This merged model is intended to be used as a stable starting point for StageB (TOML failure-pattern mitigation) without drifting back to chatty preambles.

Training Objective

Improve structured output reliability (JSON / YAML / XML / TOML / CSV), especially eliminating non-structured preambles that break parsers.

Training Configuration (StageA)

Base model: Qwen/Qwen3-4B-Instruct-2507
Method: QLoRA (4-bit) with LoRA adapter, then merged into base weights
Max sequence length: 1024
Training length: 1 epoch(s) (or step-limited, if configured)
Learning rate: 2e-05
LoRA: r=8, alpha=16

Note: In StageA, loss is applied to the full assistant output to suppress preambles (if you used full-loss). If you used output-only loss, replace this sentence accordingly.

Usage

from transformers import AutoModelForCausalLM, AutoTokenizer
import torch

model_id = "your_id/your-repo"  # this repo

tokenizer = AutoTokenizer.from_pretrained(model_id, use_fast=True)
model = AutoModelForCausalLM.from_pretrained(
    model_id,
    torch_dtype=torch.bfloat16,   # or float16 depending on your environment
    device_map="auto",
)

Compliance / Notes

This model is derived only from the organizer-approved base model (Qwen/Qwen3-4B-Instruct-2507) and uses no architecture changes.
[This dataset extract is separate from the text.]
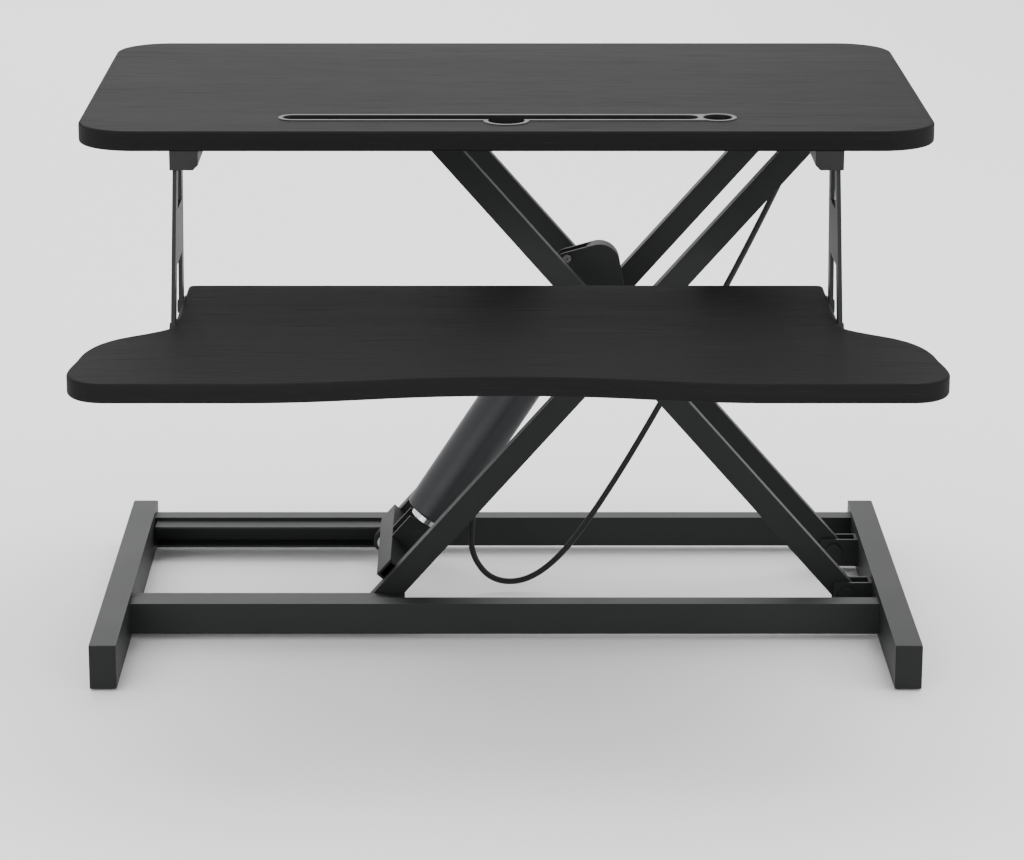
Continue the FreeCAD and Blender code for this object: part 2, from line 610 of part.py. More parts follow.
def make_hangers():
    """On each side a bracket of two bars and a web, its socket, foot plate and rivets."""
    plate_t = 1.3
    inner_x = TRAY_NECK + plate_t
    end_x = inner_x + BAR_T
    socket_x = end_x + 2.3
    socket_w = 22.5
    socket_y0, socket_y1 = HANGER_FRONT[0] - 13.0, HANGER_REAR[0] + 16.0
    socket_z = UNDER - 15.3
    pin_z = UNDER - BAR_W / 2 - 0.6
    low_z = TRAY_Z + TRAY_THICK / 2
    plate_y0, plate_y1 = HANGER_FRONT[1] - 9.5, HANGER_REAR[1] + 14.0
    pin_r = 3.0

    def along(bar, z):
        return bar[0] + (bar[1] - bar[0]) * (pin_z - z) / (pin_z - low_z)

    web = []
    for bar, heights in ((HANGER_FRONT, HANGER_WEB), (HANGER_REAR, HANGER_WEB[::-1])):
        for z in heights:
            web.append((along(bar, z), z))
    rivets = []
    feet = []
    for word, side in (("left", -1), ("right", 1)):
        def at(x0, x1):
            return sorted((side * x0, side * x1))

        bracket = plate_x(web, *at(inner_x, end_x))
        for bar in (HANGER_FRONT, HANGER_REAR):
            bracket = bracket.fuse(bar_x((bar[0], pin_z), (bar[1], low_z), *at(inner_x, end_x)))
        socket = block(side * (socket_x - socket_w), side * socket_x, socket_y0, socket_y1, socket_z, UNDER)
        socket = socket.makeChamfer(4.0, low_edges(socket, side * (socket_x - socket_w), socket_z))
        pocket = block(side * (inner_x - 0.3), side * (end_x + 0.3), socket_y0 + 1.2, socket_y1 - 1.2,
                       socket_z - 1.0, UNDER - 0.2)
        socket = socket.cut(pocket)
        plate = block(side * (TRAY_NECK + 0.1), side * inner_x, plate_y0, plate_y1,
                      TRAY_Z - 1.6, TRAY_TOP - 2.0)
        plate = plate.fuse(block(side * (TRAY_NECK - 26.0), side * inner_x, plate_y0, plate_y1,
                                 TRAY_Z - 1.6, TRAY_Z))
        for bar in (HANGER_FRONT, HANGER_REAR):
            pin = rod_x((bar[1], low_z), pin_r, *at(TRAY_NECK + 0.1, end_x))
            plate = plate.cut(pin)
            bracket = bracket.cut(pin)
            head = rod_x((bar[1], low_z), 5.5, *at(end_x, end_x + 1.4))
            rivets.append(pin.fuse(head).removeSplitter())
            pin = rod_x((bar[0], pin_z), pin_r, *at(inner_x - 4.0, socket_x))
            socket = socket.cut(pin)
            bracket = bracket.cut(pin)
            rivets.append(pin)
        NODES["tray_socket_" + word] = socket
        NODES["hanger_bars_" + word] = bracket.removeSplitter()
        feet.append(plate.removeSplitter())
    NODES["hanger_rivets"] = group(rivets)
    NODES["hanger_feet"] = group(feet)


def low_edges(shape, x, z):
    """The edges of a box that run along Y at the given x and z."""
    found = []
    for edge in shape.Edges:
        box = edge.BoundBox
        if abs(box.XMin - x) < 1e-6 and abs(box.XMax - x) < 1e-6 and abs(box.ZMax - z) < 1e-6:
            found.append(edge)
    return found


# ---- release handle and screws ------------------------------------------
def make_release():
    """The squeeze handle under the right edge, its housing and its pin."""
    y0, y1 = MIDDLE - 28, MIDDLE + 28
    x0, x1 = HANDLE_PIVOT[0] - 9.0, HANDLE_PIVOT[0] + 14.0
    z0 = UNDER - 20.0
    wall = 2.5
    housing = block(x0, x1, y0, y1, z0, UNDER)
    housing = housing.cut(block(x0 + wall, x1 + 1, y0 + wall, y1 - wall, z0 - 1, UNDER - wall))
    pin_r = 2.5
    housing = bored(housing, HANDLE_PIVOT, pin_r, y0 - 1, y1 + 1)
    start = V(*CABLE[-1])
    heading = start - V(*CABLE[-2])
    heading.normalize()
    boss = Part.makeCylinder(4.5, 9.0, start, heading).cut(block(x0, x1, y0, y1, z0, UNDER))
    NODES["handle_housing"] = housing.fuse(boss).removeSplitter()
    NODES["handle_pin"] = rod_y(HANDLE_PIVOT, pin_r, y0, y1)
    tip = (HANDLE_PIVOT[0] + 32.0, HANDLE_PIVOT[1] - 9.0)
    paddle = hull_y([(*HANDLE_PIVOT, 4.5), (*tip, 2.4)], y0 + wall + 1.0, y1 - wall - 1.0)
    NODES["release_handle"] = bored(paddle, HANDLE_PIVOT, pin_r + FIT, y0, y1)


def make_screws():
    """Screws that hold the frame, the sockets and the hanger feet to the two boards."""
    web = FRONT_RAIL + RAIL_T + 20.0
    frame_seats = []
    for x in TIE_X:
        for y in (web + 32, mirror_y(web) - 32):
            frame_seats.append((x + TIE_W / 2, y, UNDER - BRACKET_T))
    tray_seats = []
    for side in (-1, 1):
        for y in (HANGER_FRONT[1], HANGER_REAR[1]):
            tray_seats.append((side * 243.0, y, TRAY_Z - 1.6))
    screws = []
    for x, y, z in frame_seats + tray_seats:
        head = Part.makeCylinder(4.2, 1.8, V(x, y, z - 1.8))
        screws.append(head.fuse(Part.makeCylinder(2.0, 11.5, V(x, y, z))).removeSplitter())
    for host in ("top_ties", "desktop", "hanger_feet", "keyboard_tray"):
        for screw in screws:
            NODES[host] = NODES[host].cut(screw)
    NODES["board_screws"] = group(screws)


# ---- release cable ------------------------------------------------------
CABLE = [
    (-16.71, MIDDLE, 96.47),
    (-25.6, MIDDLE, 82.7),
    (-28.6, MIDDLE, 60.0),
    (-28.8, MIDDLE, 34.0),
    (-12.0, MIDDLE, 10.5),
    (16.0, MIDDLE, 8.0),
    (44.0, MIDDLE, 26.0),
    (72.0, MIDDLE, 62.0),
    (104.0, MIDDLE, 114.0),
    (134.0, MIDDLE, 168.0),
    (165.0, MIDDLE, 227.0),
    (196.5, MIDDLE, 287.0),
    (225.0, MIDDLE, 346.0),
    (243.0, MIDDLE, 386.0),
    (262.0, MIDDLE, 417.0),
    (285.0, MIDDLE, 433.0),
]


def cord_path(points):
    """Straight runs joined by tangent arcs, each as large as its two runs allow."""
    corners = [V(*p) for p in points]
    edges = []
    at = corners[0]
    radii = []
    for i in range(1, len(corners) - 1):
        back = corners[i - 1] - corners[i]
        ahead = corners[i + 1] - corners[i]
        reach = 0.45 * min(back.Length, ahead.Length)
        back.normalize()
        ahead.normalize()
        turn = math.pi - back.getAngle(ahead)
        radius = reach / math.tan(turn / 2)
        radii.append(radius)
        bisector = back + ahead
        bisector.normalize()
        middle = corners[i] + bisector * (radius / math.cos(turn / 2) - radius)
        start = corners[i] + back * reach
        end = corners[i] + ahead * reach
        edges.append(Part.LineSegment(at, start).toShape())
        edges.append(Part.Arc(start, middle, end).toShape())
        at = end
    edges.append(Part.LineSegment(at, corners[-1]).toShape())
    return Part.Wire(edges), radii


def make_cable():
    """The release cable, from its stop on the gas spring down, round and up to the handle."""
    path, radii = cord_path(CABLE)
    start = V(*CABLE[0])
    ring = Part.Wire(Part.Circle(start, V(*CABLE[1]) - start, CABLE_R).toShape())
    solid = path.makePipeShell([ring], True, False)
    ratio = solid.Volume / (math.pi * CABLE_R * CABLE_R * path.Length)
    print("cable length %.1f, volume ratio %.4f, radii %s" % (path.Length, ratio, [round(r) for r in radii]))
    NODES["release_cable"] = solid


def main():
    """Build every node and write one STEP file for each."""
    make_feet()
    make_base_frame()
    make_inner_arms()
    make_outer_arms()
    make_rollers()
    make_gas_spring()
    make_desktop()
    make_top_frame()
    make_tray()
    make_hangers()
    make_release()
    make_screws()
    make_cable()
    os.makedirs("parts", exist_ok=True)
    for name, shape in NODES.items():
        if not shape.isValid():
            print("invalid", name)
        shape.exportStep("parts/" + name + ".step")
    print(len(NODES), "nodes")


main()
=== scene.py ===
"""Dress the two-tier desk riser: boards, steel, plastic, gas spring and release cable.

Sizes are in metres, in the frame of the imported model: +X right, +Y to the rear, +Z up.
"""
import logging
import math
from dataclasses import dataclass, field
from enum import Enum
from typing import Sequence

import bmesh
import bpy
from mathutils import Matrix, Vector


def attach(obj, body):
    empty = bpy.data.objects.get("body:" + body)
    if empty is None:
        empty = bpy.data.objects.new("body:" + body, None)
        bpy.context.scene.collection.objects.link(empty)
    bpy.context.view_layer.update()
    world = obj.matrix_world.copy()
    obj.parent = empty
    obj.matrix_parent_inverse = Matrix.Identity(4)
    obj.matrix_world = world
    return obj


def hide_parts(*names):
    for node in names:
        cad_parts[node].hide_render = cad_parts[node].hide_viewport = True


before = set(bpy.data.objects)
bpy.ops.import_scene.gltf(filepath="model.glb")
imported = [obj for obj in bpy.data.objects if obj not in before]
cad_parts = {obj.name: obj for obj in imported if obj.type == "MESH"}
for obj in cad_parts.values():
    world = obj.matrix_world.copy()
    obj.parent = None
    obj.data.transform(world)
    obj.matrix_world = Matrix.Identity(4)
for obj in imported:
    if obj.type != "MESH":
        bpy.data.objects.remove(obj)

LOG = logging.getLogger("desk_riser")
Point = tuple[float, float, float]
Colour = tuple[float, float, float]


# ---- shader maths --------------------------------------------------------
class Signal:
    """A shader socket that carries a number and can be used in expressions."""

    def __init__(self, tree: bpy.types.NodeTree, socket: bpy.types.NodeSocket) -> None:
        """Keep the tree and the socket."""
        self.tree = tree
        self.socket = socket

    def math(self, operation: str, *others: "Signal | float", clamp: bool = False) -> "Signal":
        """Add a Math node.

        Args:
            operation: the node's operation, such as MULTIPLY.
            others: the values of its remaining inputs.
            clamp: whether the result is held between 0 and 1.

        Returns:
            The node's output.
        """
        return number_node(self.tree, operation, (self, *others), clamp)

    def __add__(self, other: "Signal | float") -> "Signal":
        """Sum."""
        return self.math("ADD", other)

    __radd__ = __add__

    def __mul__(self, other: "Signal | float") -> "Signal":
        """Product."""
        return self.math("MULTIPLY", other)

    __rmul__ = __mul__

    def __sub__(self, other: "Signal | float") -> "Signal":
        """Difference."""
        return self.math("SUBTRACT", other)

    def __rsub__(self, other: "Signal | float") -> "Signal":
        """Difference with the number first."""
        return number_node(self.tree, "SUBTRACT", (other, self), False)

    def clamped(self) -> "Signal":
        """The value held between 0 and 1."""
        return self.math("ADD", 0.0, clamp=True)

    def smooth(self, low: float, high: float) -> "Signal":
        """A smooth step that rises from 0 at low to 1 at high."""
        step = Shader.node_in(self.tree, "ShaderNodeMapRange", {"interpolation_type": "SMOOTHSTEP"},
                              {"Value": self, "From Min": low, "From Max": high})
        return Signal(self.tree, step.outputs["Result"])


def number_node(tree: bpy.types.NodeTree, operation: str, values: Sequence["Signal | float"],
                clamp: bool) -> Signal:
    """Add one Math node.

    Args:
        tree: the node tree.
        operation: the node's operation.
        values: its inputs, as numbers or signals.
        clamp: whether the result is held between 0 and 1.

    Returns:
        The node's output.
    """
    node = tree.nodes.new("ShaderNodeMath")
    node.operation = operation
    node.use_clamp = clamp
    for socket, value in zip(node.inputs, values):
        if isinstance(value, Signal):
            tree.links.new(value.socket, socket)
        else:
            socket.default_value = value
    return Signal(tree, node.outputs[0])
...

The merge operation is used only to integrate post-training results (SFT/LoRA) under the same architecture.

Sources & Terms (IMPORTANT)

Training data: u-10bei/structured_data_with_cot_dataset_512_v2

Dataset License: MIT License. This dataset is used and distributed under the terms of the MIT License. Compliance: Users must comply with the MIT license (including copyright notice) and the base model's original terms of use.